The court also found that the judiciary had a clear role in addressing the threat of climate change. In public law litigation, the courts’ role is to protect citizens’ fundamental rights by determining the ‘lawfulness’ of state activities. Sometimes, however, it is difficult to appropriately separate the judicial role from the political, where questions concerning ‘a duty to protect’ are conflated with the issue of how that protection is be achieved.
But, in this case, the court acknowledged that climate change is different. A minimum standard of protection can be reduced to quantifiable terms, the percentage reduction, and separated from how that reduction is achieved –the policy issue. In doing so, the court has remained within the correct confines of its role, protecting rights but not creating policy.
Why this is so significant
The critical question now is whether or not the Urgenda decision will prompt litigation in other jurisdictions. Three points raised by the court in making the decision are particularly relevant to the potential for future cases being brought.
Firstly, the court dismissed the excuses for avoiding unilateral state action that have been part of the climate change discourse for so many years. The fact that GHG emissions were caused by third parties was deemed irrelevant: the government had the sovereign power to control emissions and so had ‘systemic responsibility’ within its territory.
The court said there was no evidence to support contentions of ‘carbon leakage’ in the Dutch context. This is the concept that companies impacted by GHG regulations would migrate to non-regulated countries. The judges also ruled that allowing the claim would not adversely impact upon the EU emissions trading scheme through what is called the ‘waterbed’ effect. This theory assumes that an achieved reduction in one country would be balanced with extra emissions in another country.
Secondly, the court also rejected the ‘but for test’ argument – the need to show that harm would not happen but for the actions of the defendant. This has always seen as a major hurdle to tort based litigation as there are multiple contributors to climate change. The court reasoned that the comparatively minor contribution of the Netherlands to global GHG emissions was inconsequential.
The court said in its judgement “any anthropogenic greenhouse gas emission, no matter how minor, contributes to an increase of CO2 levels in the atmosphere and therefore to hazardous climate change.
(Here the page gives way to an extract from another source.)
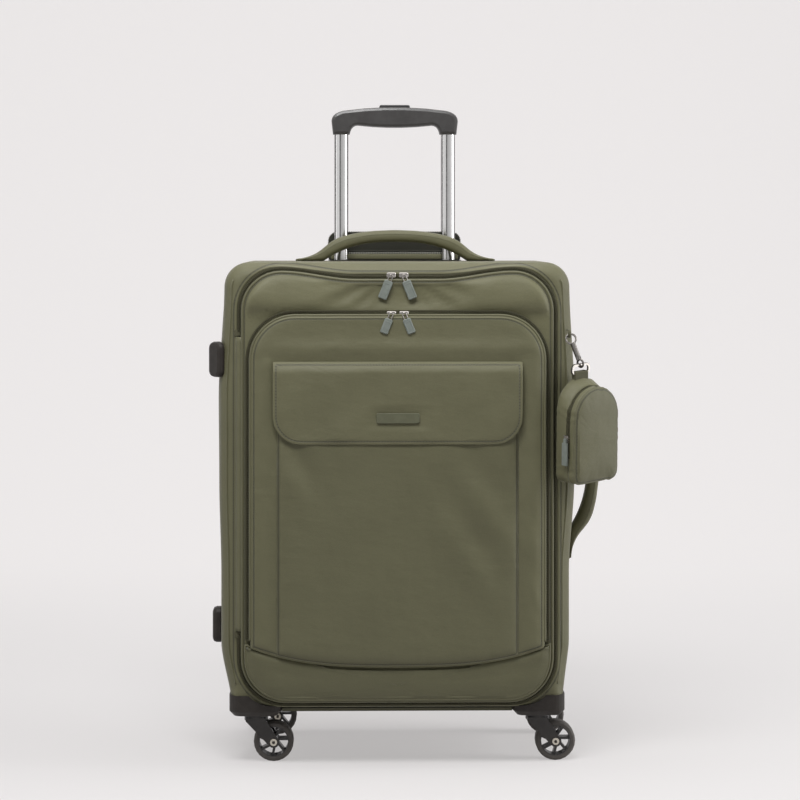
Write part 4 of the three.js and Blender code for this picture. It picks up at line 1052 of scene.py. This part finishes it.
# %% Hinge strip
rings = []
for share in np.linspace(0, 1, 9):
    x = -0.2085 + 0.0080 * share
    z = np.linspace(HINGE_LOW + 0.004, HINGE_TOP - 0.004, 60)
    y = -0.1238 - 0.0050 * share - 0.0022 * math.sin(math.pi * share)
    rings.append(np.column_stack([np.full(60, x), np.full(60, y), z]))
away = np.repeat(np.linspace(0, 0.0095, 9)[:, None], 60, axis=1)
hinge_strip = sheet("hinge_strip", rings, lengths(rings[0], False), away, closed=False)
modify(hinge_strip, "SOLIDIFY", thickness=0.0008, offset=0)
hinge_strip.data.materials.append(cloth_plain)
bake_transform(hinge_strip)
print("hinge strip crosses from body to lid")

# %% [markdown]
# ## Handles
# Both carry handles are a foam core in the shell's cloth, sewn down at flat tails and arched between
# them. The section is a rounded rectangle that is thick in the middle and thins towards the tails. Two
# cords run along each handle, where the strips of cloth meet.

# %% Shape of a carry handle
HANDLE_HALF = 0.135
HANDLE_GAP = 0.097
HANDLE_UNDER = 0.0258
HANDLE_WIDTH = 0.0165
ARCH_STATIONS = (0, 0.030, 0.055, 0.072, 0.082, 0.090, 0.097, 0.105, 0.114, 0.124, 0.135)
ARCH_HEIGHTS = (0.042, 0.0408, 0.0376, 0.0336, 0.0296, 0.0243, 0.0178, 0.0116, 0.0072, 0.0042, 0.0024)


def handle_under(along):
    return HANDLE_UNDER * (1 - np.clip(np.abs(along) / HANDLE_GAP, 0, 1) ** 2.6)


def handle_top(along):
    """The arch stands on tails that lie flat, so its outer line turns twice on each side."""
    rise = np.interp(np.abs(along), ARCH_STATIONS, ARCH_HEIGHTS)
    kernel = np.ones(7) / 7
    padded = np.concatenate([np.repeat(rise[:1], 3), rise, np.repeat(rise[-1:], 3)])
    return np.convolve(padded, kernel, mode="valid")


def handle_pad(name, to_world):
    along = np.linspace(-HANDLE_HALF, HANDLE_HALF, 140)
    low, high = handle_under(along), handle_top(along)
    width = HANDLE_WIDTH * np.clip(1 - (np.abs(along) / HANDLE_HALF) ** 26, 0.2, 1)
    rings = []
    for angle in np.linspace(0, 2 * math.pi, 33):
        across = np.sign(math.cos(angle)) * abs(math.cos(angle)) ** 0.55
        rise = np.sign(math.sin(angle)) * abs(math.sin(angle)) ** 0.62
        height = (low + high) / 2 + (high - low) / 2 * rise
        ring = np.column_stack([along, width * across, height])
        rings.append(np.vstack([(along[0], 0, 0.002), ring, (along[-1], 0, 0.002)]))
    rings = np.array(rings)
    run = lengths(rings[8], False)
    away = np.linspace(0, 0.09, 33)[:, None] * np.ones(rings.shape[1])
    return sheet(name, to_world(rings), run, away, closed=False)


def handle_cord(name, to_world, across):
    along = np.linspace(-HANDLE_HALF * 0.98, HANDLE_HALF * 0.98, 120)
    low, high = handle_under(along), handle_top(along)
    path = np.column_stack([along, np.full(120, across), low + (high - low) * 0.66])
    up = to_world(np.array([0, 1.0, 0])) - to_world(np.zeros(3))
    return tube(name, to_world(path), 0.0011, 0.0011, up=up)


def on_top(points):
    return points + np.array([0, 0.038, 0.5823])


def on_side(points):
    turned = np.stack([points[..., 2], points[..., 1], points[..., 0]], axis=-1)
    return turned + np.array([0.2313, 0, 0.318])


for word, place in (("top", on_top), ("side", on_side)):
    pad = handle_pad(word + "_handle_pad", place)
    dress(pad, "root", cloth_pouch, [word + "_handle"])
    for across, end in ((-0.0155, "front"), (0.0155, "rear")):
        cord = handle_cord(word + "_handle_piping_" + end, place, across)
        dress(cord, "root", cloth_piping_painted_shade)

# %% [markdown]
# ## The flap behind the tubes
# A stiff flap of dark cloth stands behind the trolley tubes and closes the slot when the handle is down.
# A row of teeth is sewn along its free edge, and a zip crosses it low down, its teeth given a pale
# colour as painted light in the shade behind the handle.

# %% Slot flap
slot_loop = resample(rounded_loop(0.0915, 0.5829, 0.6218, 0.002, 0.0128), 180)
slot_fabric = tray("slot_flap_fabric", slot_loop, 0.1164, 0.1138, 0.0010, 0.0006, rows=10)
dress(slot_fabric, "slot_flap", dark_ribbon, ["trolley_flap"])
edge = slot_loop[slot_loop[:, 1] > 0.600]
edge = edge[np.argsort(-edge[:, 0])]
edge_path = in_space(resample(edge[::-1], 160, False), 0.1143)
slot_teeth = teeth("slot_flap_teeth", edge_path, 0.0024, (0.0011, 0.0020, 0.0010))
dress(slot_teeth, "slot_flap", coil_nylon)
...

Emission reduction therefore concerns both a joint and individual responsibility of the signatories to the UN Climate Change Convention”. This reasoning could lead to other negligence-based claims based upon the ‘Trail Smelter’ principle – states have duties to prevent activities within their jurisdictions that cause harm to the territories of other states.
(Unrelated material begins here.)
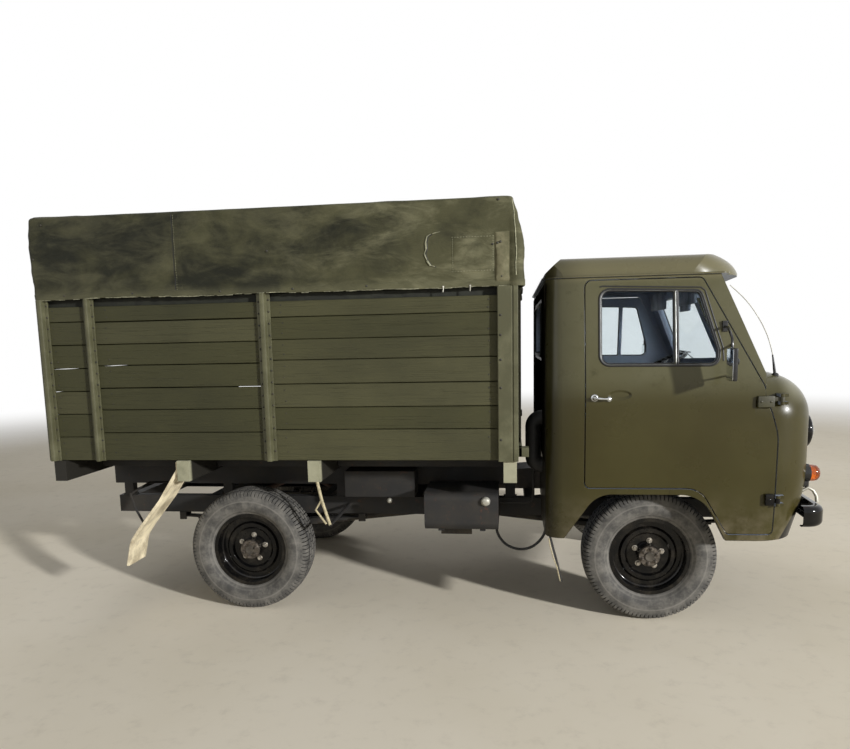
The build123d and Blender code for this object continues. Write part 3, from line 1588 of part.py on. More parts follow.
# Air duct looped out of the cab's rear wall, and the pipe from it to the right-hand tank
duct_x = cab_rear - duct_reach
with BuildPart() as air_duct:
    with BuildLine() as duct_path:
        FilletPolyline(
            (front_axle_x + cab_rear, duct_y, duct_top_z),
            (front_axle_x + duct_x, duct_y, duct_top_z),
            (front_axle_x + duct_x, duct_y, duct_bottom_z),
            (front_axle_x + cab_rear, duct_y, duct_bottom_z),
            radius=duct_bend,
        )
    with BuildSketch(Plane(origin=duct_path.line @ 0, z_dir=duct_path.line % 0)):
        Circle(duct_radius)
    sweep()
save(air_duct, "air_duct")
with BuildPart() as fuel_pipe:
    with BuildLine() as pipe_path:
        FilletPolyline(
            (front_axle_x + duct_x, duct_y, duct_bottom_z),
            (front_axle_x + duct_x, duct_y, pipe_z),
            (front_axle_x + tank_front, duct_y, pipe_z),
            radius=pipe_bend,
        )
    with BuildSketch(Plane(origin=pipe_path.line @ 0, z_dir=pipe_path.line % 0)):
        Circle(pipe_radius)
    sweep()
    add(air_duct.part, mode=Mode.SUBTRACT)
save(fuel_pipe, "fuel_pipe")

# Hanging hose from the tank's underside to the foot of the cab's rear wall, as (x, z) ahead of the axle
hose_route = [
    (-846, tank_bottom_z),
    (-846, 450),
    (-828, 400),
    (-785, 352),
    (-718, 327),
    (-642, 338),
    (-583, 388),
    (flap_x, 450),
    (flap_x, cab_bottom_z),
]
hose_points = [Vector(front_axle_x + x, hose_y, z) for x, z in hose_route]
hose_radii = []
for before, at, after in zip(hose_points, hose_points[1:], hose_points[2:]):
    turn = radians((at - before).get_angle(after - at))
    shorter = min((at - before).length, (after - at).length)
    hose_radii.append(0.45 * shorter / tan(turn / 2))
print("hose bend radii:", [round(radius) for radius in hose_radii])
with BuildPart() as hose:
    with BuildLine() as hose_path:
        FilletPolyline(*hose_points, radius=hose_radii)
    with BuildSketch(Plane(origin=hose_path.line @ 0, z_dir=hose_path.line % 0)):
        Circle(hose_radius)
    sweep()
save(hose, "drain_hose")
hose_length = sum(edge.length for edge in hose_path.edges())
hose_section = pi * hose_radius**2
print("hose length:", round(hose_length))
print("hose volume over section times length:", round(hose.part.volume / (hose_section * hose_length), 4))
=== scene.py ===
"""Looks of the cargo truck: finishes, canvas, planks, tyres, trim, studio and camera.

Metres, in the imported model's frame. Places written as (ahead, y, z) are millimetres ahead of the
front axle, to the truck's left and above the ground, and at() turns them into the frame.
"""
import math
import random

import bmesh
import bpy
from mathutils import Matrix, Vector, noise
from mathutils.bvhtree import BVHTree


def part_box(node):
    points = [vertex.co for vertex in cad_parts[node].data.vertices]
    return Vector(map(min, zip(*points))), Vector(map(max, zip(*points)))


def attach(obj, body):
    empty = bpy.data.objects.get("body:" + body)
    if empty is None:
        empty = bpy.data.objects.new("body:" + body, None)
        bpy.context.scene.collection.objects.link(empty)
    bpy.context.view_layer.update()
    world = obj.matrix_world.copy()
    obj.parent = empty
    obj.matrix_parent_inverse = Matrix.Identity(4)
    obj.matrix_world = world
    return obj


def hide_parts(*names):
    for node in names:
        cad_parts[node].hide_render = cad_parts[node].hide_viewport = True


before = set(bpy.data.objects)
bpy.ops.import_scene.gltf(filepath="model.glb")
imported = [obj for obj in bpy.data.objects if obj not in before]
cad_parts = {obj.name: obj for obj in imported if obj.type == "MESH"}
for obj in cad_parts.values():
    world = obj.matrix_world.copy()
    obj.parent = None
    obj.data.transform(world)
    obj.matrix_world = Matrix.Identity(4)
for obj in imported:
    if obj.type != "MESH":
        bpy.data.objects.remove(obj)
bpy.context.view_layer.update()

RIGHT, LEFT = -1, 1
SIDES = ((RIGHT, "right"), (LEFT, "left"))


def centre_of(node):
    """Middle of a node's box."""
    low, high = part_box(node)
    return (low + high) / 2


FRONT_AXLE_X = centre_of("rim_front_right").x


def at(ahead, y, z):
    """A point of the frame from millimetres ahead of the front axle, to the left and up."""
    return Vector((FRONT_AXLE_X + ahead / 1000, y / 1000, z / 1000))


def x_at(ahead):
    """The frame's x of a place, from millimetres ahead of the front axle."""
    return FRONT_AXLE_X + ahead / 1000


def route(points, side=1):
    """Points of the frame from (ahead, y, z) in millimetres, mirrored for the right side."""
    return [at(ahead, side * y, z) for ahead, y, z in points]


# Colours, written as they look on a screen


def shown(red, green, blue):
    """A linear colour from its 0 to 255 display values."""
    levels = [value / 255 for value in (red, green, blue)]
    return (*[v / 12.92 if v < 0.04045 else ((v + 0.055) / 1.055) ** 2.4 for v in levels], 1)


OLIVE = shown(54, 49, 20)
OLIVE_SKY_REFLECTION = shown(88, 86, 64)
OLIVE_ROOF_SKYLIGHT = shown(104, 99, 74)
OLIVE_NOSE_HIGHLIGHT = shown(128, 126, 108)
OLIVE_FADED = shown(68, 64, 33)
OLIVE_DARK = shown(52, 49, 23)
CAB_INSIDE_WITH_REFLECTION = shown(146, 156, 176)
PLANK = shown(66, 65, 42)
PLANK_WORN = shown(88, 86, 62)
PLANK_DARK = shown(38, 39, 27)
CANVAS_COLOUR = shown(74, 73, 52)
CANVAS_PALE = shown(112, 110, 86)
CANVAS_SHADOW = shown(30, 31, 23)
PALE_BEAM = shown(158, 156, 132)
DUST = shown(150, 138, 118)
RUST = shown(110, 62, 36)
TYRE = shown(62, 61, 59)
TYRE_DUST = shown(146, 142, 134)
GROOVE_SHADE = shown(30, 29, 28)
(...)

Thirdly, although the success of the claim did not depend upon a breach of constitutional rights, Urgenda can be framed as a rights-based case. In many countries, the courts are seen as ‘last-bastion’ guardians for the protection of fundamental rights. Environmental destruction is now occurring on such a huge scale the world, as the Dutch Court put it, is facing “catastrophic consequences” that put the fundamental right to life at risk.
The acknowledgment of this fact by a court of law has the potential to re-invigorate rights-based jurisprudence particularly in developing nations. There have already been examples of action taken based on human rights, such as the successful Nigerian cases against polluting oil companies.
Growing tide of climate litigation
The Dutch case might contribute to a legalistic ‘sea change’. InClientEarth, R (on the application of) v Secretary of State for the Environment, Food and Rural Affairs [2015] UKSC 28 (29 April 2015), the UK Supreme Courtordered its government to comply with the limits in the European Union Air Quality Directive for nitrogen dioxide – an indirect GHG that isn’t covered by the Kyoto Protocol.
Critics might allege litigation constitutes an unsatisfactory, piecemeal approach to the climate problem when global consistency is required. But that assessment is simplistic and the Urgenda case could have significant indirect impacts. For example, government agencies, industry and the financial sector may have to re-assess the risk of litigation if they continue with a ‘business-as-usual’ approach to climate change.
More importantly, the Dutch case is an emblematic victory. After decades of inaction where the political branch has been unwilling or unable to protect fundamental rights, the judicial branch in the Netherlands has taken a stand. It has intervened to make the need to reduce GHG emissions apolitical, freeing the government from the shackles of ‘political palatability’, and forcing it to focus on policies required to safeguard life.